Born in Ireland, the ninth of 11 children, Griffith left Melbourne in 1883 and came to Sydney with nothing more than family pride and self-confidence. During ten years of teaching at Sydney Grammar School he was awarded the Medal of the National Shipwreck Society of NSW for bravery, became a convert to socialism, which he later developed as a system of state ownership of essential enterprises, and joined the newly-formed Labor Party. He gained recognition within the party and notoriety at Grammar after publishing The Labor Platform: an exposition.
In 1894 Griffith won the new seat of Waratah in Newcastle. In parliament he was an ideas factory, constantly moving amendments to bills and even having a few of his own bills enacted. In the Labor Party he was popularly seen as one of its giants and he claimed to have influenced every one of its policies.

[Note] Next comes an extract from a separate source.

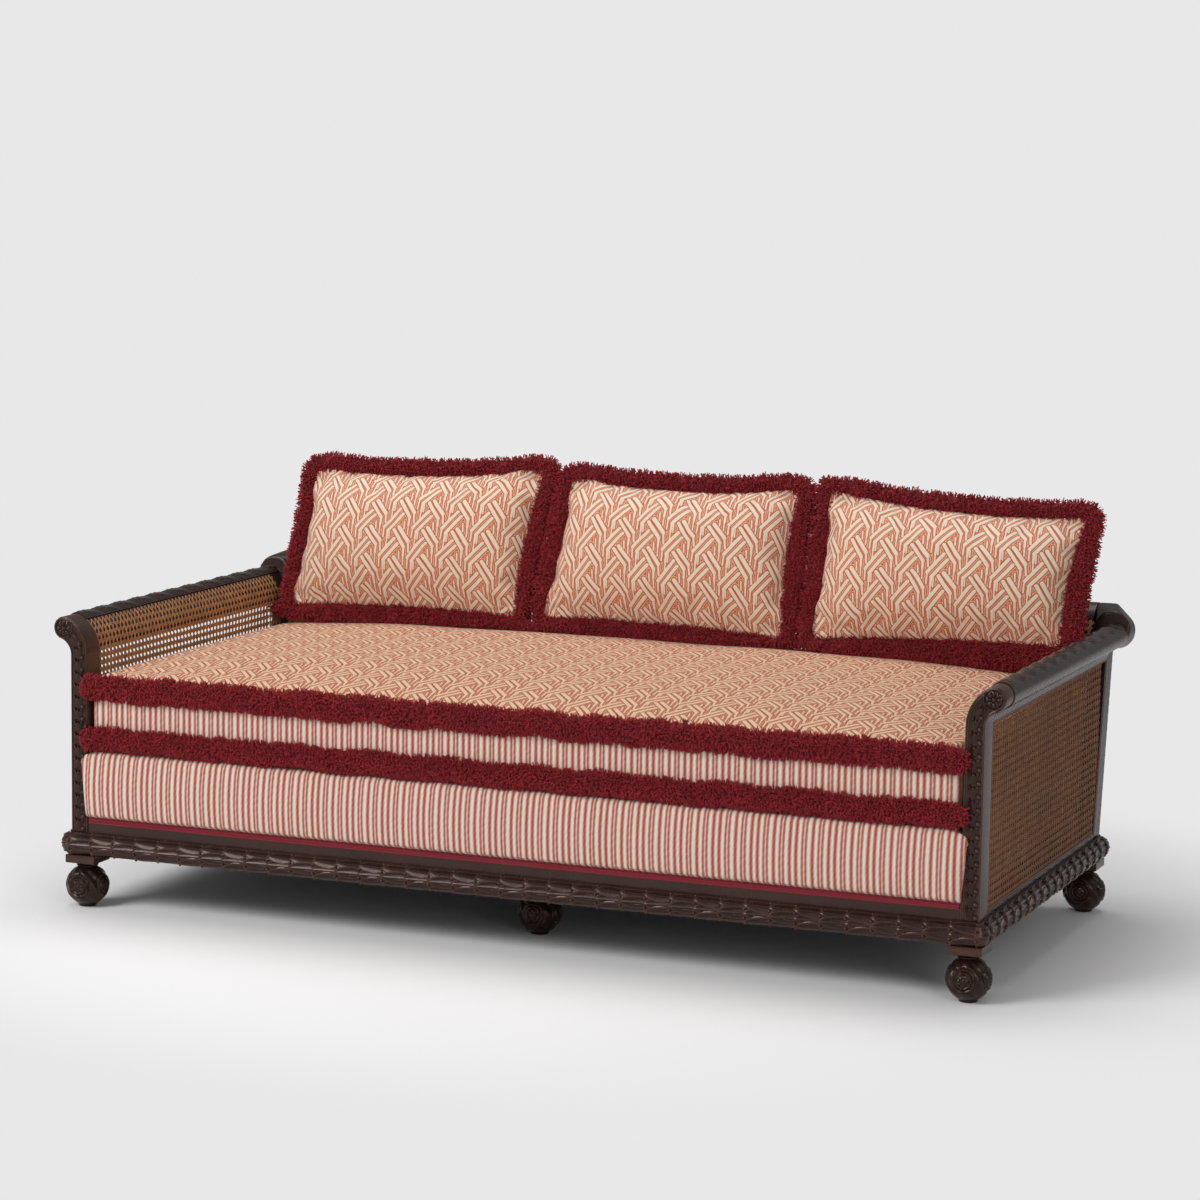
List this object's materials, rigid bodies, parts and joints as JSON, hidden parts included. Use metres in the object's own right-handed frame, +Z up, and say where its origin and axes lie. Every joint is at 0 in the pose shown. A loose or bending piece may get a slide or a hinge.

Widely read, though not the university graduate everyone assumed he was, Griffith had a vision for Australia and NSW: a democratic White Australia protected by British and American naval power; a unitary, not a federal, system; a uni-cameral parliament under a constitution able to be changed as the nation developed; replacement of the states by local government; closer settlement in NSW with emphasis on the north coast rather than the drought-prone west; water conservation; generous bank loans from a state bank to establish city families on small farms; and progress based on free education from primary school to university.
Griffith took uncompromisingly fearless positions on matters of principle, regardless of the cost, opposing the undemocratic power of the Senate in the Federal Constitution and attacking British policy in the Boer War.
In the revolutionary first Labor Government in NSW in 1910 Griffith was the most revolutionary minister, in Public Works and local government 1910-15 and Public Instruction, which he changed to Education, 1915-16. He became the principal enemy of the Liberal Party, business and the press. His opponents launched continual no-confidence motions charging him with extravagance and corruption.
Griffith offered his Department’s workers the best wages and conditions, including the unheard of provision of paid annual holidays and the most generous workers’ compensation for injury, but demanded hard work in return, making enemies in the unions for his legalistic implementation of the arbitration system. Despite criticisms, the credit went to Griffith for Labor’s unexpected re-election in 1913. He triumphantly declared that NSW would never see another conservative government.
Griffith was domestically, as well as politically, unconventional, leading a secret double life. He apparently had expected to be a family patriarch as his father had been. Married in 1895, but with only the one child, born in 1905, he set up another woman on a farm, fathered her two children, and divided his life between Sydney and the Blue Mountains.
Griffith became a political casualty of the Great War, expelled from the NSW party for supporting conscription. After unsuccessful appeals for readmission to the party he was readmitted in 1930 only to have the decision reversed less than a week later. He became active in the anti-Lang Federal ALP being rebuilt by John Curtin, even standing unsuccessfully as the party’s candidate in his old state seat of Waratah in 1932 and the federal seat of Gwydir in 1934 at the age of 72. He continued to be a commentator on current and past events in letters and articles. Such a significant political figure deserves to be politically memorable.